El poema muestra también el empeño formal que se articula mediante una
expresión verbal repleta de imágenes que entrelazan visiones oníricas y
destellos imaginativos para conexionar pensamiento y sensación emotiva. La luz
sentimental ya se encendía con fuerza en la dedicatoria del poemario: “A mi
padre, in memorian”; la ausencia formula una pregunta dura e impenetrable que
busca en el poema su respuesta. Hay en el apartado “Mi padre” una estela de
continuidad; el recuerdo transparenta la pérdida, interioriza esa oquedad donde
se cobija el patrimonio intacto del sentimiento filial. Suena fuerte la voz de
la elegía y el canto desvela el dolor que comportan las muertes pequeñas del estar transitorio. Quien contempla el discurrir del tiempo mide el pasado
como un trayecto cumplido. Se hace del ahora un cansado regreso en el que ya son
sitios interiores la noche, la oscuridad y el silencio.

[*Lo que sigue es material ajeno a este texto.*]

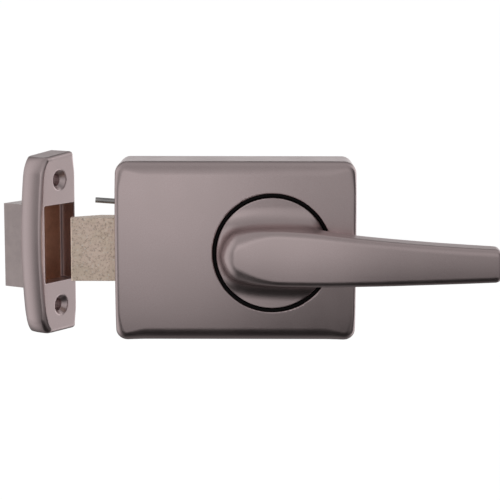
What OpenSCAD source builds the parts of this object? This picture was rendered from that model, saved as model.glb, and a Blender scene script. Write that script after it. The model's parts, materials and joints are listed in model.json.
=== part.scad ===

La sensación de pérdida y despojamiento afecta también al leve vuelo del
lenguaje. En el apartado “Deslumbramientos” la poesía se hace material
reflexivo, como si las voces del poema trasmitiesen una sensación de afonía,
como si la herida y el dolor hubiesen cavado una sima profunda donde habitase
ahora un tiempo nuevo, una pulsión oscura que es necesario recordar. Todo es un
péndulo en vaivén donde la existencia se balancea entre el ayer y el presente,
entre lo que se marchitó y lo que se cobija en la memoria. En sus cartografías todavía
habita una niña y su mundo de palabras y sueños.
Los poemas acogidos en la sección “Cenizas” mantienen una espesa
connotación reflexiva. El discurrir apaga el fuego y somete a cada identidad a
un áspero proceso de despojamiento que deja en la mirada la luz difusa del
atardecer. La piel de las manos adquiere un cierto tacto de fracaso y la sensación
de que todo obliga a conjugar un continuo “Me acuerdo”. Las
palabras dan fe, como si cuestionaran la materia real de la ceniza, su
inconstante naturaleza; se suman a una labor de permanencia en
la que participan otras voces que también asumieron en el poema su propia
derrota, permanente y ubicua.
Pero tras la ventana, vuelve la
luz y deja un tiempo renacido para que las palabras construyan un nido, se
hagan calor y refugio. Con ese mensaje de esperanza se cierra el libro:
“Construyo un nido para no rendirme, / para envolverme y que no me delaten. /
Solemne y protocolaria, arrimo al fuego de mi sangre / la paja y el papel, / la
hoja y el plástico, / el barro y la ceniza. / Me acurruco dentro”
La propuesta poética de Lumbre y
ceniza concede al clamor del tiempo la capacidad de oscurecer el fuego y
mitigar las llamas en cenizas. Los poemas trascienden las vicisitudes
biográficas del sujeto poético para convertirlas en raíz sentimental y en significativo
retorno al pensamiento. También para aprender que el otoño, con fría pulcritud, deshoja los afectos y convierte el jardín en un rincón de sombras.